No. Deleting a sent InMail message does not restore the InMail credit used to send it. Credits are consumed at the point of sending, not based on whether the message remains in the thread. The only way to regain InMail credits is through LinkedIn’s credit replenishment policy, which returns a credit when the recipient replies to your InMail.
Can you delete a LinkedIn message someone else sent you?
You can delete received messages from your own conversation view, but that deletion only affects your side of the thread. The sender will still see the message in their sent thread. Unlike deleting your own sent messages, deleting a received message is a one-sided action.
How can I avoid sending a wrong LinkedIn message in the first place?

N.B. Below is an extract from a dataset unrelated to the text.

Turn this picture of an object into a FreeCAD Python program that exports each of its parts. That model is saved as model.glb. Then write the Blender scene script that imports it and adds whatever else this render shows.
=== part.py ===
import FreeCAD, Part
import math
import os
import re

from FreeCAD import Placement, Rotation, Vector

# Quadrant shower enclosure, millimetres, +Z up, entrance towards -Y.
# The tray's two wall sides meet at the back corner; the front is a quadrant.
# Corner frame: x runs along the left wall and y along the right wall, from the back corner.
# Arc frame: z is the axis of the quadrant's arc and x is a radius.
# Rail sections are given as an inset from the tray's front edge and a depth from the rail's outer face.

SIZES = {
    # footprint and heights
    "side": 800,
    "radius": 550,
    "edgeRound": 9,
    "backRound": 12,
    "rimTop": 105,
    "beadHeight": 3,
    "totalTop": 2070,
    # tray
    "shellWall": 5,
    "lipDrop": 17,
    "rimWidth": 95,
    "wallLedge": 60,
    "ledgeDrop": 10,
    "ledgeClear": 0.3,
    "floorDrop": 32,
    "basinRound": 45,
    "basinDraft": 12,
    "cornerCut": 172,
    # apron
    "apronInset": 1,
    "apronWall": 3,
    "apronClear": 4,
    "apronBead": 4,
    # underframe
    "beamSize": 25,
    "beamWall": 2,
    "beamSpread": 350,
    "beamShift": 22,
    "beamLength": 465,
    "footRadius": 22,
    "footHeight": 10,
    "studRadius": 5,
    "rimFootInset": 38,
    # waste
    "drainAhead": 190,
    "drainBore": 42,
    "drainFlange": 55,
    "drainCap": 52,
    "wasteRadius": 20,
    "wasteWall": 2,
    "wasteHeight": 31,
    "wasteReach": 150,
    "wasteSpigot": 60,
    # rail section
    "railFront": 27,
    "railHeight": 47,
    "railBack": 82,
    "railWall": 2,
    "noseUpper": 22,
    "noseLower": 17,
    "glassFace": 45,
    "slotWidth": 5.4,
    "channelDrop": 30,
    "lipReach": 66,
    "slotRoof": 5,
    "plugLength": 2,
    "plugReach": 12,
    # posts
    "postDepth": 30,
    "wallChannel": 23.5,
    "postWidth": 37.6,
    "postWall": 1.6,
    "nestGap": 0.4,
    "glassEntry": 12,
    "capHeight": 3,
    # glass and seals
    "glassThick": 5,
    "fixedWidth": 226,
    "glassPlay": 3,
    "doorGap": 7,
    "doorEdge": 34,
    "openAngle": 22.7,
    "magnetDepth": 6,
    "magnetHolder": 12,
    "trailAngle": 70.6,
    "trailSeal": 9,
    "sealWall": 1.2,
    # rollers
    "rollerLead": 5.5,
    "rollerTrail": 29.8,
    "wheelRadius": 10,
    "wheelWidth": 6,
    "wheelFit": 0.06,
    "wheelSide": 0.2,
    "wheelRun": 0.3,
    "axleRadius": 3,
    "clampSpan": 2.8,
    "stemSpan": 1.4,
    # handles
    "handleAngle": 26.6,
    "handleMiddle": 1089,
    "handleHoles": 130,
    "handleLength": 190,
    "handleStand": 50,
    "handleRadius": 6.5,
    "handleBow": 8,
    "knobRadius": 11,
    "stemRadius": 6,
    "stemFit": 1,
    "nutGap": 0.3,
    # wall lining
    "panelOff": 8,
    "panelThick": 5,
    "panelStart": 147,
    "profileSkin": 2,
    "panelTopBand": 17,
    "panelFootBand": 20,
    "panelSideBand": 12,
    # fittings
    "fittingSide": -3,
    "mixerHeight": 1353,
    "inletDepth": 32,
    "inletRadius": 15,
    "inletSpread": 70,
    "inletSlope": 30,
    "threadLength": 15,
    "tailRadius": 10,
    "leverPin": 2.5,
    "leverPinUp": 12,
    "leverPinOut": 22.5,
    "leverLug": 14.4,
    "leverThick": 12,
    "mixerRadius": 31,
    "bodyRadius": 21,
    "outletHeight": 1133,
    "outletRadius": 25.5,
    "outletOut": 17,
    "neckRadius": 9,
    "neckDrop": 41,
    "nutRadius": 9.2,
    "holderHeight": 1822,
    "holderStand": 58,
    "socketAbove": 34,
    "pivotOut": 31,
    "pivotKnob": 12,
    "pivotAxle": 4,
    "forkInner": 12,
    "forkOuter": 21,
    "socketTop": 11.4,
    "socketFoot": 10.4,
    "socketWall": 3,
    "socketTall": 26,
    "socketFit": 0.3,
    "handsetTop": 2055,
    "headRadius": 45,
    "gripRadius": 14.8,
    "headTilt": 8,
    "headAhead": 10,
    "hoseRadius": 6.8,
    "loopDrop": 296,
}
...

For manual outreach, build a habit of reviewing messages before sending, especially if they include the recipient’s name, company, or other personalization. For automated sequences, test the sequence against your own LinkedIn profile or a test account using sample data before launching. Make sure all personalization variables have fallback defaults in case a field is missing, as a blank variable is often more damaging than a wrong one. Check for character limit issues by previewing the rendered message with your longest expected variable values.
What should I do if I sent a LinkedIn message with sensitive or confidential information to the wrong person?

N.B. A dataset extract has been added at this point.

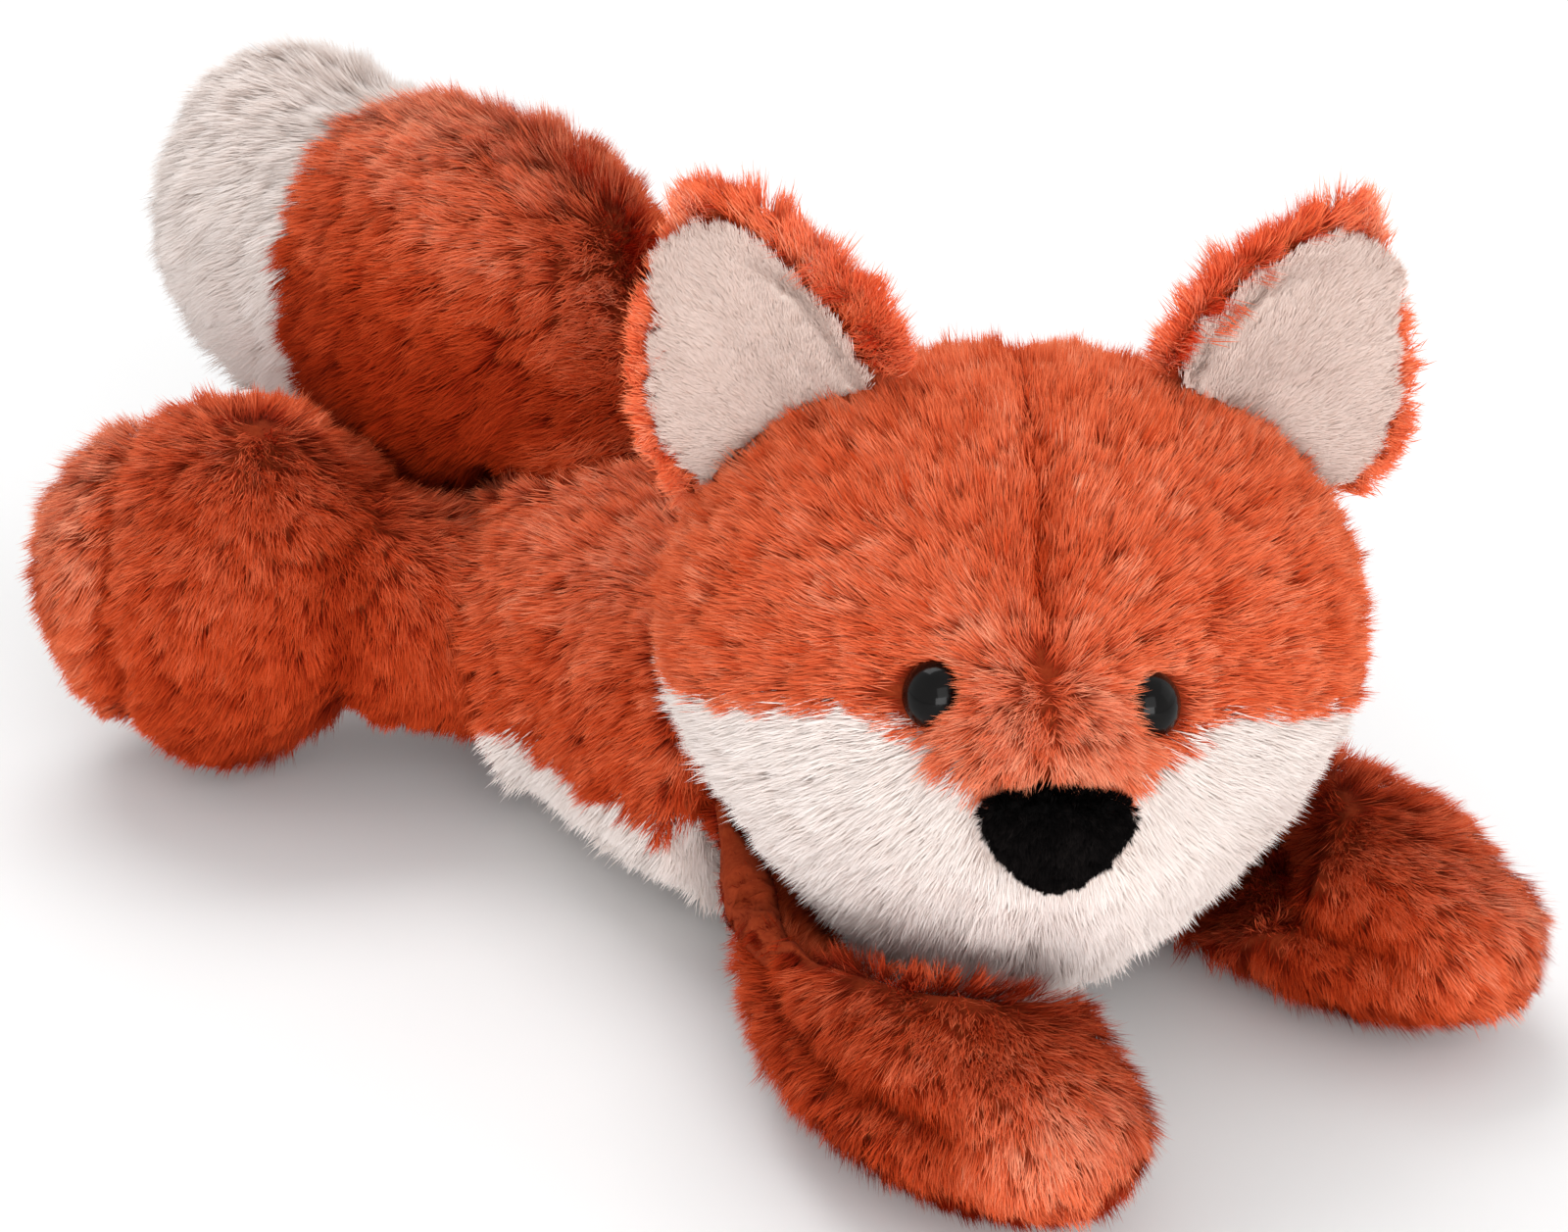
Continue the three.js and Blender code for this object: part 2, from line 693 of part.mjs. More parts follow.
// Ears: cupped triangles with a thin lining in front
function earForm(share, rise, ahead) {
  const geometry = closed(new THREE.SphereGeometry(1, 14, 10));
  geometry.rotateX(Math.PI / 2);
  const place = geometry.attributes.position;
  for (let i = 0; i < place.count; i += 1) {
    const v = (place.getZ(i) + 1) / 2;
    const taper = earFullShare * (1 - v) ** EAR_POINT;
    const x = (place.getX(i) * EAR_WIDTH * share * taper) / 2;
    const cup = EAR_CUP * ((2 * x) / EAR_WIDTH) ** 2;
    place.setXYZ(
      i,
      x,
      (place.getY(i) * EAR_THICKNESS) / 2 - cup - ahead,
      (v * share + rise) * EAR_HEIGHT,
    );
  }
  geometry.computeVertexNormals();
  return geometry;
}
for (const [name, side] of RIGHT_AND_LEFT) {
  const holder = new THREE.Group();
  const [x, y, z] = earPlaceShares;
  holder.position.set(
    (side * x * HEAD_WIDTH) / 2,
    (y * HEAD_DEPTH) / 2,
    (z * HEAD_HEIGHT) / 2,
  );
  holder.rotation.set(
    radians(-EAR_BACK),
    radians(side * EAR_LEAN),
    radians(side * EAR_FACING),
    'ZYX',
  );
  head.add(holder);
  holder.updateMatrix();
  const toEar = holder.matrix.clone().invert();
  const hinge = V(0, 0, EAR_HEIGHT * earHingeShare);
  const headThere = swept(
    moved(solid(grown(headOuter, GAP)), toEar),
    hinge,
    ACROSS,
    turnedBack(EAR_FOLD_RANGE),
  );
  const outer = earForm(1, 0, 0);
  const lining = solid(earForm(liningShare, liningRiseShare, LINING_THICKNESS));
  add(`ear_outer_${name}`, solid(outer).subtract(headThere), FUR, holder);
  add(
    `ear_lining_${name}`,
    lining.subtract(solid(grown(outer, GAP))).subtract(headThere),
    LINING,
    holder,
  );
}

export default group;
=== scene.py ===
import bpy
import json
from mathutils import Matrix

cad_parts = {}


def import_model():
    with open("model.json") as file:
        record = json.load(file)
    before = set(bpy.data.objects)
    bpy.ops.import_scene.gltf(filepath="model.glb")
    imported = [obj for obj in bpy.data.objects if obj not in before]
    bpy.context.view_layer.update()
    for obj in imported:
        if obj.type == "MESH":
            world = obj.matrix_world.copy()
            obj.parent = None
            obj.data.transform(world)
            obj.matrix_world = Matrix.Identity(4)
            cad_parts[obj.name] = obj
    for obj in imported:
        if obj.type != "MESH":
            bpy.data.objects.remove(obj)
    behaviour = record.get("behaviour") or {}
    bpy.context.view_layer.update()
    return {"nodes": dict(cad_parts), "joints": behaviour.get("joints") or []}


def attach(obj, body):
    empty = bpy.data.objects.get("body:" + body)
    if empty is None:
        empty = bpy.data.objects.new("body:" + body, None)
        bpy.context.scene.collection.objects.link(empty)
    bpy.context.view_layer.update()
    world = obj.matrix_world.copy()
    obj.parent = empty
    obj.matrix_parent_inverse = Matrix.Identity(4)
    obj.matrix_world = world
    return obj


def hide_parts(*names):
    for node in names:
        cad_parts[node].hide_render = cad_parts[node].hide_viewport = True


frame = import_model()

import json
import math

import bmesh
import bpy
import numpy as np
from mathutils import Matrix, Vector
from mathutils.bvhtree import BVHTree
from mathutils.kdtree import KDTree

# A plush fox that lies on its belly: stuffed skins, combed pile of separate hairs, button eyes.
# Lengths are in metres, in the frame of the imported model.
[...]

Delete the message immediately from the thread. This removes it from the recipient’s conversation view. Then check whether a notification was already sent by looking at the timing and the recipient’s activity level. If there’s any reason to believe they may have seen the notification or opened the message, send a brief follow-up acknowledging the mistake directly. Attempting to ignore it or hoping they didn’t notice is rarely the right call, especially in a professional context where trust matters.
Does the LinkedIn mobile app have the same delete functionality as desktop?
Yes. Message deletion works the same way on LinkedIn’s iOS and Android apps as it does on desktop. Press and hold the message to access the delete option on mobile. The deletion removes the message from both sides of the thread, just as it does on desktop.